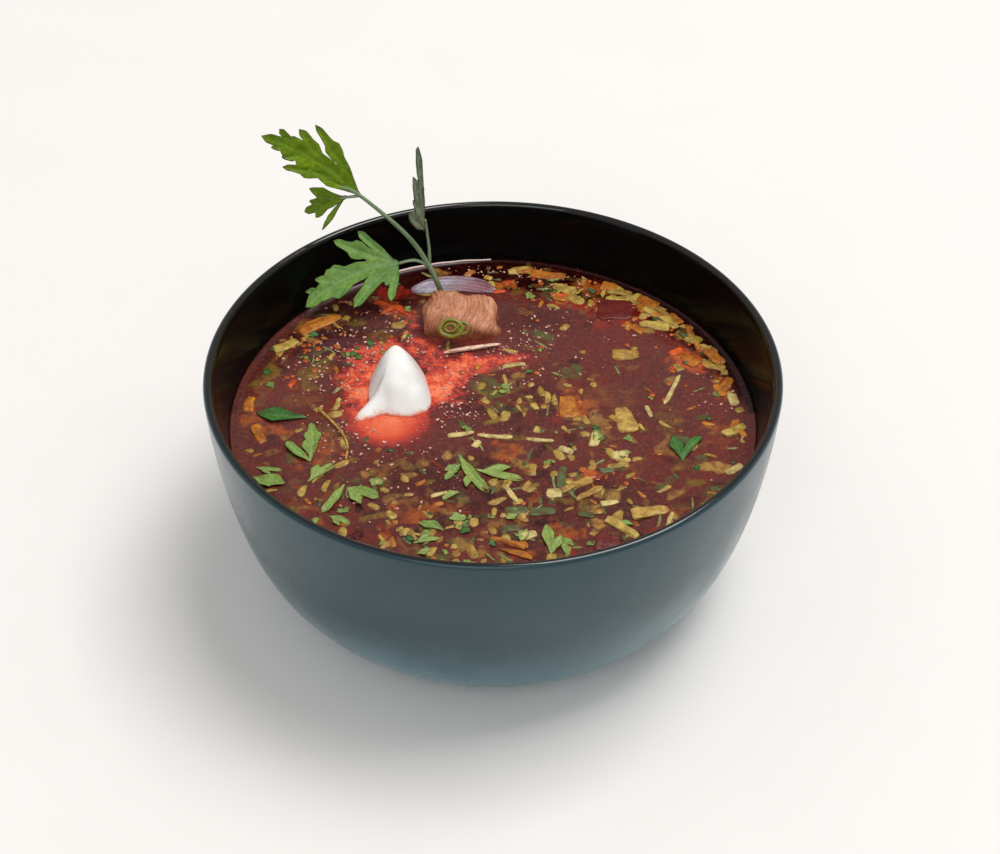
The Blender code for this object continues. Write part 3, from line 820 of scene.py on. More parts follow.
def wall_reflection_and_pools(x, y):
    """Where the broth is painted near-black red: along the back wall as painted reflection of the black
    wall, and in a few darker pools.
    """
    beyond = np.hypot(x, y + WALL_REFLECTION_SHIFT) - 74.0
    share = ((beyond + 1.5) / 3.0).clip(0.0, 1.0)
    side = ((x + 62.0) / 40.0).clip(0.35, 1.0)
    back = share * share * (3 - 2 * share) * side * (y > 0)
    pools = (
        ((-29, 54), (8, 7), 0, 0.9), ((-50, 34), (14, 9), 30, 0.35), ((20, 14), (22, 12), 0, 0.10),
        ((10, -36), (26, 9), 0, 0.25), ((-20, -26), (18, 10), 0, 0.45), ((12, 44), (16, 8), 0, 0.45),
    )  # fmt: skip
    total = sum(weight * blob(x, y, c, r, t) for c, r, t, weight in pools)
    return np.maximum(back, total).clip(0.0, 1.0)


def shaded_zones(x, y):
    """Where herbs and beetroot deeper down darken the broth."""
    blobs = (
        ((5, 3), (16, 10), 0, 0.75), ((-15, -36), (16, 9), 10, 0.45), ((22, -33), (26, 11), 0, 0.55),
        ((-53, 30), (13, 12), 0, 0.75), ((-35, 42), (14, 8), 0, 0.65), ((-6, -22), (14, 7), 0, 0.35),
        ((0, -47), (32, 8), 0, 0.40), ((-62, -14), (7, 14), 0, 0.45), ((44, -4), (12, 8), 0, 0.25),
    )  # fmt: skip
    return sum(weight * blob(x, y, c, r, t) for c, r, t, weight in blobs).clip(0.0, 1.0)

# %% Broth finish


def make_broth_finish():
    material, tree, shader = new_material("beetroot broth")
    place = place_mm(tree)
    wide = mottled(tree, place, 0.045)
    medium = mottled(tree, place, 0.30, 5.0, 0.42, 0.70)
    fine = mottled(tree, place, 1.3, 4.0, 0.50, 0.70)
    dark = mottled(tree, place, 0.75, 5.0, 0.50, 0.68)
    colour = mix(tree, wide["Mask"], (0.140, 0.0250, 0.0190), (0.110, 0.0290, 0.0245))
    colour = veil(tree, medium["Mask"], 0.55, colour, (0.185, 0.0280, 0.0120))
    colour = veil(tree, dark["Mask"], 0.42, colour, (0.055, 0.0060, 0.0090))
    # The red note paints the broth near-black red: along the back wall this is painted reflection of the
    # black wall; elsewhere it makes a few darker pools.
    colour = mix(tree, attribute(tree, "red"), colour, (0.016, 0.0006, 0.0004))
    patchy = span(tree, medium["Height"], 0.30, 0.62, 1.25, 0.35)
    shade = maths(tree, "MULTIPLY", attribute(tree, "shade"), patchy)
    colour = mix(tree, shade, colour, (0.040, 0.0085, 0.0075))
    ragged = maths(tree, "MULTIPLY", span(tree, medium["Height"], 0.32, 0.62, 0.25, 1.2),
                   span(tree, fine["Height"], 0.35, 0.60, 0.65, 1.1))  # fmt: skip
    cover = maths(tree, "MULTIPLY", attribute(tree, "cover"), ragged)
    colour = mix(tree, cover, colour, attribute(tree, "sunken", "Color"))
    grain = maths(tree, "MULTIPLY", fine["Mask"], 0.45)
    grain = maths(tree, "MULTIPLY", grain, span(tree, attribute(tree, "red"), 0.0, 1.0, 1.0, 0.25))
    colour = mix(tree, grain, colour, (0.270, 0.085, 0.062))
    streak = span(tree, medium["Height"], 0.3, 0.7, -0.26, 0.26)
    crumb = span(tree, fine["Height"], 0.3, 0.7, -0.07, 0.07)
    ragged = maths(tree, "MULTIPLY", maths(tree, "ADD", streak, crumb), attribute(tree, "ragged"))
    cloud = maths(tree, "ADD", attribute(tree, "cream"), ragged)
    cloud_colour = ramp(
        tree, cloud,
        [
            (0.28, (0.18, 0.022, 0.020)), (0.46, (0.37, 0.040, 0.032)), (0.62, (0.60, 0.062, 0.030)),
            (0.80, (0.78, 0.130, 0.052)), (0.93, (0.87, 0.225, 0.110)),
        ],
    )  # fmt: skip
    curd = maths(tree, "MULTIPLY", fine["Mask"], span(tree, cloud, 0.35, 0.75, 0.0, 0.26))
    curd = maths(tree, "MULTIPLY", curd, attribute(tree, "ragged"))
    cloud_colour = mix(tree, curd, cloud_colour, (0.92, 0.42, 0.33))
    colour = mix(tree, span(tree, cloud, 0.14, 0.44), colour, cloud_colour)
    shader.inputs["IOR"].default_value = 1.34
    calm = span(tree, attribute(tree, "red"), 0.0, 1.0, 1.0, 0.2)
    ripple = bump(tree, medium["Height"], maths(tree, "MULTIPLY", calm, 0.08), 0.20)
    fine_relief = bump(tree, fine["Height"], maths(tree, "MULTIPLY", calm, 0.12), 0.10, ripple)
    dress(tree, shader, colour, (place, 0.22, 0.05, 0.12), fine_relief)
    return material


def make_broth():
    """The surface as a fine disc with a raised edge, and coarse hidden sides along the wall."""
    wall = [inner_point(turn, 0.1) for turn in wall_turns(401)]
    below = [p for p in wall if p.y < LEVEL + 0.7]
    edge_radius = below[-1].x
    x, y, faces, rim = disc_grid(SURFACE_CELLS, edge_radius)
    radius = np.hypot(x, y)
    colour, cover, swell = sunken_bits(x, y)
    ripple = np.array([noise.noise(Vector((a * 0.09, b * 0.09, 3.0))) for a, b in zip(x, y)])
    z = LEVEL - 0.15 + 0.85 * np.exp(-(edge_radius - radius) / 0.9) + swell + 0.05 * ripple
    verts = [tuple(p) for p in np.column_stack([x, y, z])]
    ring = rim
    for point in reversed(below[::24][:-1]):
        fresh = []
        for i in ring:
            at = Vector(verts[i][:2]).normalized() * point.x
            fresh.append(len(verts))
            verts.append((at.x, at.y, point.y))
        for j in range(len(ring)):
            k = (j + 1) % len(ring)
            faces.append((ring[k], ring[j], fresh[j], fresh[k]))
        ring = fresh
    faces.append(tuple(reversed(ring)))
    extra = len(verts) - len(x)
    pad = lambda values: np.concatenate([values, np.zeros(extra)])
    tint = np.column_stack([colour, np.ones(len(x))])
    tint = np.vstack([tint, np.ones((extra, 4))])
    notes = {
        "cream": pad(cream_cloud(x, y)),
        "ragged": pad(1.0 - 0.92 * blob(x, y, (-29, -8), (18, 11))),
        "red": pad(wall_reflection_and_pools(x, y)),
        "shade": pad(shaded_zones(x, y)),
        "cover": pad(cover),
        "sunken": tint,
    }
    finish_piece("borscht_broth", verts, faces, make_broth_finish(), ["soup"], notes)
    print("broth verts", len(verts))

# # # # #

GIVEN EXERCISE: Set down, exactly as written, each line of the data from its opening line through the one containing "return np.maximum(back, total).clip(0.0, 1.0)". Output nothing more.

TASK SOLUTION:
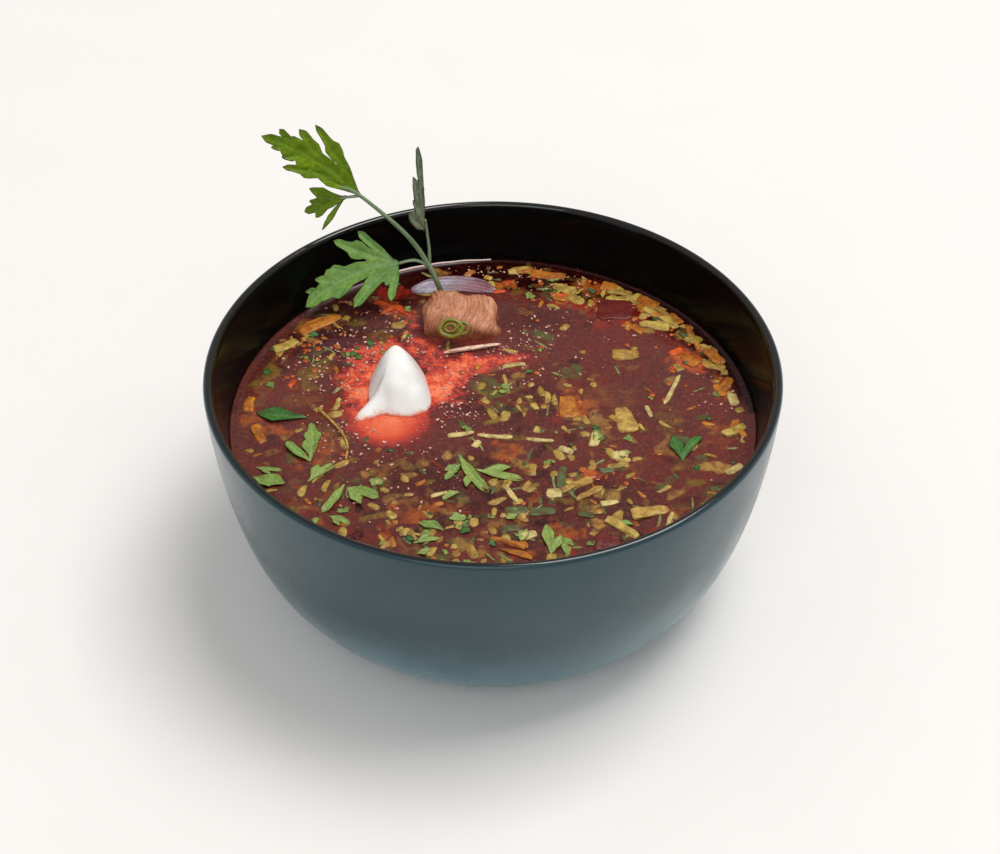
The Blender code for this object continues. Write part 3, from line 820 of scene.py on. More parts follow.
def wall_reflection_and_pools(x, y):
    """Where the broth is painted near-black red: along the back wall as painted reflection of the black
    wall, and in a few darker pools.
    """
    beyond = np.hypot(x, y + WALL_REFLECTION_SHIFT) - 74.0
    share = ((beyond + 1.5) / 3.0).clip(0.0, 1.0)
    side = ((x + 62.0) / 40.0).clip(0.35, 1.0)
    back = share * share * (3 - 2 * share) * side * (y > 0)
    pools = (
        ((-29, 54), (8, 7), 0, 0.9), ((-50, 34), (14, 9), 30, 0.35), ((20, 14), (22, 12), 0, 0.10),
        ((10, -36), (26, 9), 0, 0.25), ((-20, -26), (18, 10), 0, 0.45), ((12, 44), (16, 8), 0, 0.45),
    )  # fmt: skip
    total = sum(weight * blob(x, y, c, r, t) for c, r, t, weight in pools)
    return np.maximum(back, total).clip(0.0, 1.0)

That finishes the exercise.